## [OBJECTIVE]
Reproduce the listing that follows with no differences at all.

┌────────

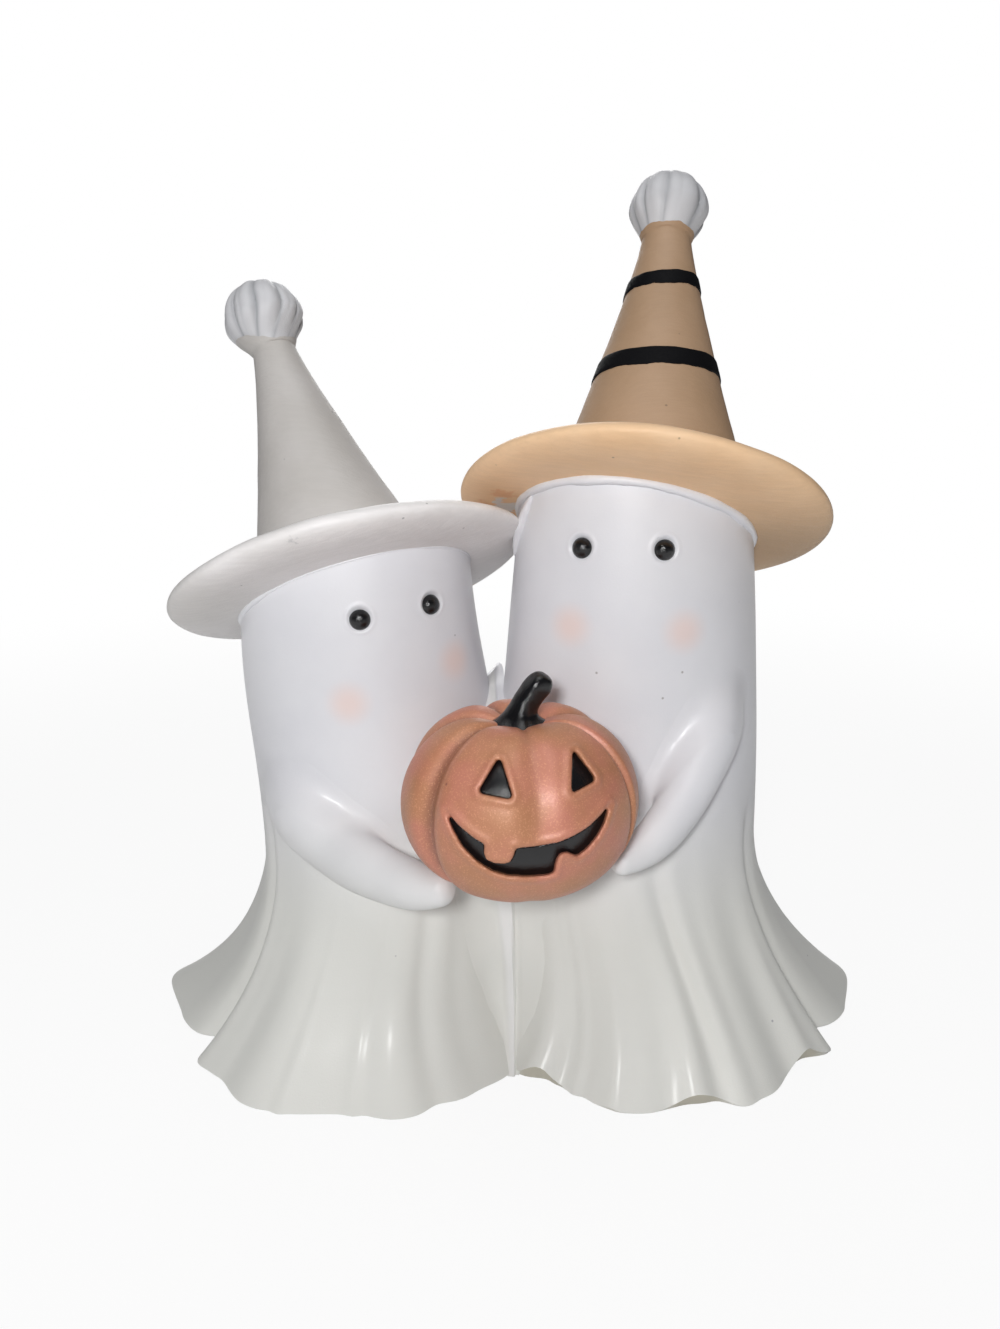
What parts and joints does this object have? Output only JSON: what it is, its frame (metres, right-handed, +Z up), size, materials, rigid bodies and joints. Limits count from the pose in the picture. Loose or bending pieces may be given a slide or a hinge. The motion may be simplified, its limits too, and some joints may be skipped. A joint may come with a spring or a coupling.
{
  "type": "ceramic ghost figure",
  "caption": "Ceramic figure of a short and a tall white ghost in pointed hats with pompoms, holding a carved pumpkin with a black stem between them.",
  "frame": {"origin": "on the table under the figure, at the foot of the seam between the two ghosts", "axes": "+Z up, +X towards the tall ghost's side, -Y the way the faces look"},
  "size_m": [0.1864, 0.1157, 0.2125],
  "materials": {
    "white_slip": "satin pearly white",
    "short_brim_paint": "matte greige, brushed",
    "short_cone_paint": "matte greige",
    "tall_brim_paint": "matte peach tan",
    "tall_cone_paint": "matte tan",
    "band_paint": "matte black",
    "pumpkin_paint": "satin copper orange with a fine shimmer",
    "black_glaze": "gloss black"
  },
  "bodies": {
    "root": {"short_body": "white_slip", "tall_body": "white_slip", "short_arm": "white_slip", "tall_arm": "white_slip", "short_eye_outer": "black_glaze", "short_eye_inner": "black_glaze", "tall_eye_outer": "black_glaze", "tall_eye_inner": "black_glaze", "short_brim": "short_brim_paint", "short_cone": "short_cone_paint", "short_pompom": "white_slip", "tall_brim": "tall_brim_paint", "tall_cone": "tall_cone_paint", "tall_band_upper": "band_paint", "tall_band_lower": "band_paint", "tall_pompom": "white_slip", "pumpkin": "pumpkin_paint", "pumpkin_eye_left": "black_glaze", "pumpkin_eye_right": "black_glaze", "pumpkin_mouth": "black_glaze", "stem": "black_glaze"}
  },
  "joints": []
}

└────────

## [FINAL ANSWER]
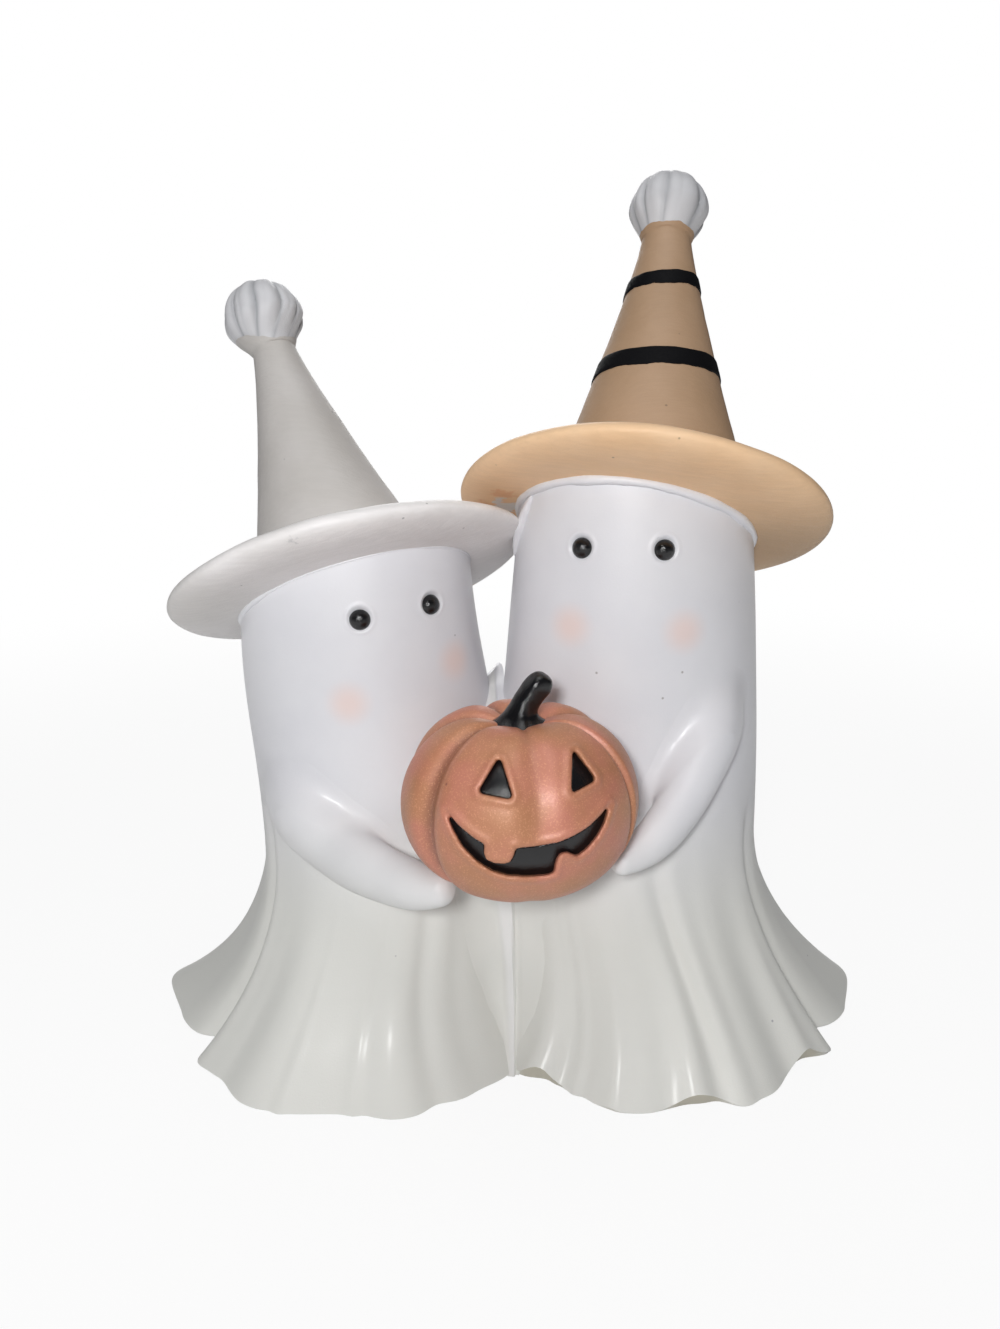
What parts and joints does this object have? Output only JSON: what it is, its frame (metres, right-handed, +Z up), size, materials, rigid bodies and joints. Limits count from the pose in the picture. Loose or bending pieces may be given a slide or a hinge. The motion may be simplified, its limits too, and some joints may be skipped. A joint may come with a spring or a coupling.
{
  "type": "ceramic ghost figure",
  "caption": "Ceramic figure of a short and a tall white ghost in pointed hats with pompoms, holding a carved pumpkin with a black stem between them.",
  "frame": {"origin": "on the table under the figure, at the foot of the seam between the two ghosts", "axes": "+Z up, +X towards the tall ghost's side, -Y the way the faces look"},
  "size_m": [0.1864, 0.1157, 0.2125],
  "materials": {
    "white_slip": "satin pearly white",
    "short_brim_paint": "matte greige, brushed",
    "short_cone_paint": "matte greige",
    "tall_brim_paint": "matte peach tan",
    "tall_cone_paint": "matte tan",
    "band_paint": "matte black",
    "pumpkin_paint": "satin copper orange with a fine shimmer",
    "black_glaze": "gloss black"
  },
  "bodies": {
    "root": {"short_body": "white_slip", "tall_body": "white_slip", "short_arm": "white_slip", "tall_arm": "white_slip", "short_eye_outer": "black_glaze", "short_eye_inner": "black_glaze", "tall_eye_outer": "black_glaze", "tall_eye_inner": "black_glaze", "short_brim": "short_brim_paint", "short_cone": "short_cone_paint", "short_pompom": "white_slip", "tall_brim": "tall_brim_paint", "tall_cone": "tall_cone_paint", "tall_band_upper": "band_paint", "tall_band_lower": "band_paint", "tall_pompom": "white_slip", "pumpkin": "pumpkin_paint", "pumpkin_eye_left": "black_glaze", "pumpkin_eye_right": "black_glaze", "pumpkin_mouth": "black_glaze", "stem": "black_glaze"}
  },
  "joints": []
}